A May Day spent in Red Fort
Reliving scenes from the tumultuous summer of 1857
Anyone who has been on Delhi’s M.G. Road, which runs behind the Red Fort, would have seen a yellowing marble tower set in the fort wall between the Diwan e Khas and Rang Mahal. Once upon a time it had a copper-plated dome and was called the Burj e Tilai, or Golden Tower.
I don’t know how many have given it a second glance or ever stopped to wonder at the stories these stones could tell!
There was a time when the River Yamuna flowed on the spot where you are driving today. Between the river and the wall of the fort was a sandy bank known as the ‘reti’.
I reconstruct the scene on May 11, 1857, with the help of Zahir Dehlvi , a young courtier in the court of the last Mughal emperor, Bahadur Shah Zafar, whose book Dastan-e-Ghadar, Tale of the Mutiny, I have translated into English:
“As the day broke the alarm sounded and the rooster crowed/ And in every garden the birds chirped away their lovely songs/ And from the mosque and the monastery sounds of the benedictions emerged/ And the Brahmins went to the temple to invoke the Lord ‘Hari, Hari!’
“Birds with sweet voices are chirping praises of God on the treetops. The parterre gardens are so full of the chirping that one can’t hear oneself speak. The birds are all swaying as if in a state of ecstasy induced by their thoughts of God — it is a strange atmosphere. The redness of dawn is spreading and the Moon is disappearing from the horizon while the colour blue unfurls itself across the sky.
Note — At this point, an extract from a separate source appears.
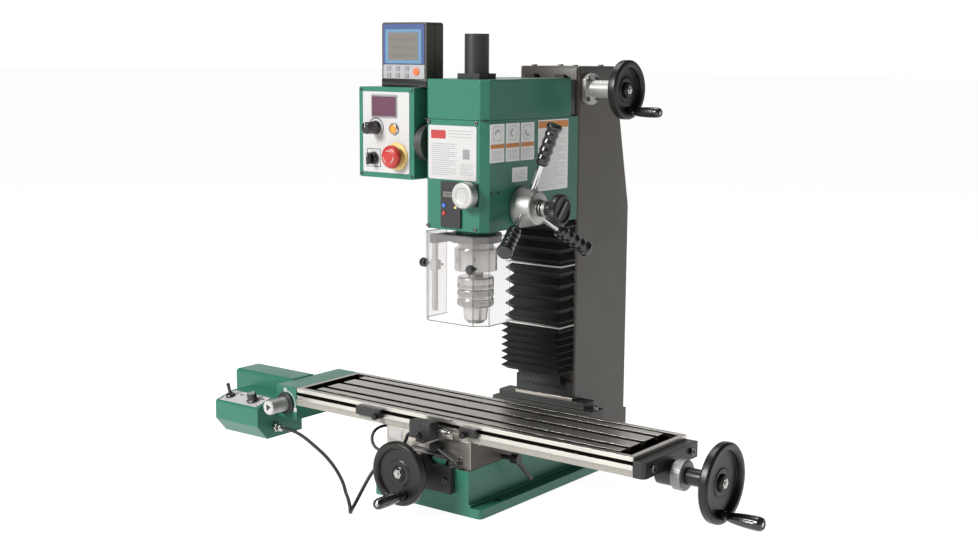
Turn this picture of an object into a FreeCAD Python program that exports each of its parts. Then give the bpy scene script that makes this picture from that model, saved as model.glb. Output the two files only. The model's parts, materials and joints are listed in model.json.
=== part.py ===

“The Ganga Jamuni rays of the Sun are falling on the domes and pinnacles of the Qila-e-Moalla, showing off their bright gold. The golden burj of the baithak is gleaming in the sun. This is Saman Burj, the exclusive sitting room of the Timurid emperor. From the east, it looks like a sun itself when the sun is rising. This burj is octagonal in shape and quite spacious from inside. That’s why it is called Musamman Burj, popularly known as Saman Burj. Badshah Shah Jahan would sit in this jharokha after the dawn prayers and give darshan in this place—that tradition continues till today.”
Early every morning, devotees would come out of the walled city of Shahjahanabad to worship the river goddess and perform a ceremonial bath. Once they were done they would go for jharokha darshan.
Prof. Ali Nadeem Rezavi says, “Said to be of ‘Hindu’ origin, jharokha darshan was taken up in right earnest from at least Akbar’s reign. It suited the Mughal theory of sovereignty, which stressed on divine origins of kings. From a number of indigenous sources, one comes to know that a large number of contemporaries considered Akbar as an avatar of Vishnu.”
The subjects also had direct access to their ruler and could present petitions to him which were redressed.
This tower played a crucial role in the First War of Indian Independence.
At dawn on May 11, Bahadur Shah Zafar was sitting in the Musamman Burj, praying when he heard a noise and saw smoke. He was told that some ‘rebel cavalrymen’ (soldiers of the East India Company) from Meerut had rebelled against their officers and come to Delhi.
Soon they were under the Musamman Burj. As Dehlvi narrates:
“Huzoor Jahanpanah! May you have a long life! You are the emperor of faith and the world, and God Almighty has given you suzerainty over twenty-two provinces. The whole of India is under you and subservient to you. The people of Hindustan are counted as your subjects. This is what has been announced in proclamations till today — Khilqat Khuda ki, Mulk Badshah ka, Hukm Company ka (The Lord’s creation, the emperor’s country, the company’s command).
“But now, the British have been empowered to rule us on your orders. So we have come to you as petitioners, hopeful of justice.”
Rallying around the emperor
The sepoys described their refusal to use cartridges for the new Enfield rifle which was said to be greased with the fat of pig and cow, their subsequent arrest by the British and their breakout from jail. They called out to the emperor to lead them against the British as the Emperor of Hindustan.
Bahadur Shah Zafar called the British officers whose writ ran in Delhi in those days and asked, writes Dehlvi: “How has a religious fight reared its head? This is a case of faith and principles. Religious persecution and bigotry is a very bad thing. Many kingdoms have been destroyed by it, and innumerable people have been killed by it. It’s essential that this be sorted out immediately.”
The rest is history. The sepoys refused to listen to any amount of reason by the British and despite efforts by the latter to secure the walled city of Shahjahanabad, they swarmed in and captured it, leading to the siege of Delhi, which ended on September 14, with the British forces entering and recapturing Shahjahanabad.
In 1858, the rule of East India Company was formally transferred to the British Crown.